The Binghamton Senators, in conjunction with the Ottawa Senators, announced today that Cory Clouston has been named head coach of the American Hockey League club.

Clouston replaces Dave Cameron, who returned to the Mississauga St. Michael’s Majors of the Ontario Hockey League after coaching the B-Senators for three seasons.

Clouston, a native of Viking, Alta., has been head coach of the WHL’s Kootenay Ice for the past five seasons, and was named the league’s coach of the year in both 2004-05 and 2006-07. He earned a .637 winning percentage with 209 wins, 110 losses, 24 overtime losses and 15 shootout defeats over the span of 360 regular-season games, and his teams made the playoffs in each season, advancing as far as the conference final in 2004-05.

Before his move to bench boss for the Ice, Clouston had served as assistant coach there from 1999-2002. Prior to joining the Ice, Clouston was the general manager and head coach of the Grande Prairie Storm of the Alberta Junior Hockey League (1995-99).
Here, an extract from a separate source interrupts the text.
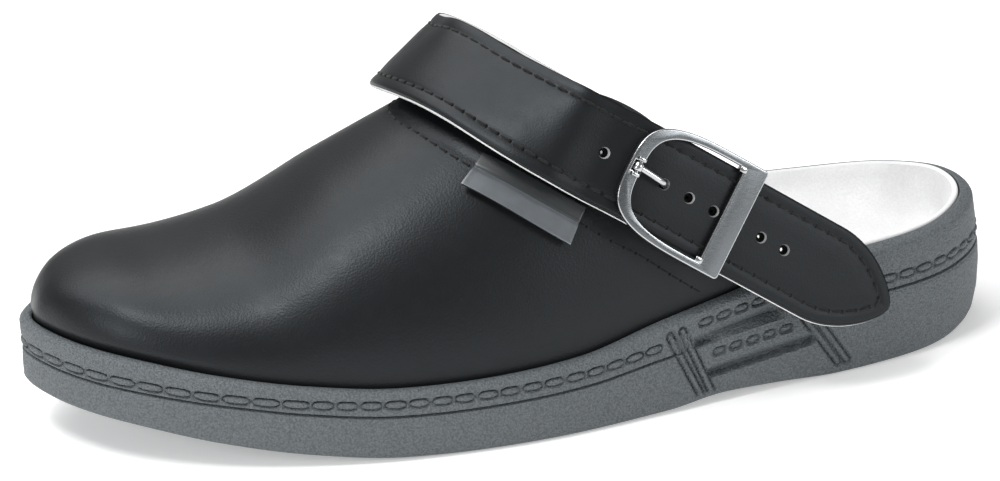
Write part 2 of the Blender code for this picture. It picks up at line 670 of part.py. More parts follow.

He has also participated in Hockey Canada’s national teams program, serving as assistant coach when Canada’s national under-18 squad won the 2005 U-18 Junior World Cup, and then as head coach of the team that also took gold in 2006.

Clouston, 37, played four years at the University of Alberta and was a member of the 1991-92 Golden Bears team that won the Canadian Interuniversity Sport men’s hockey championship. He earned a bachelor’s degree in recreation administration while playing for the Golden Bears.

The third coach in franchise history, Clouston follows Cameron and newly named Ottawa Senators head coach John Paddock, who was Binghamton’s first head coach in 2002-03 and 2003-04. During the NHL lockout, Paddock served as co-head coach with Cameron.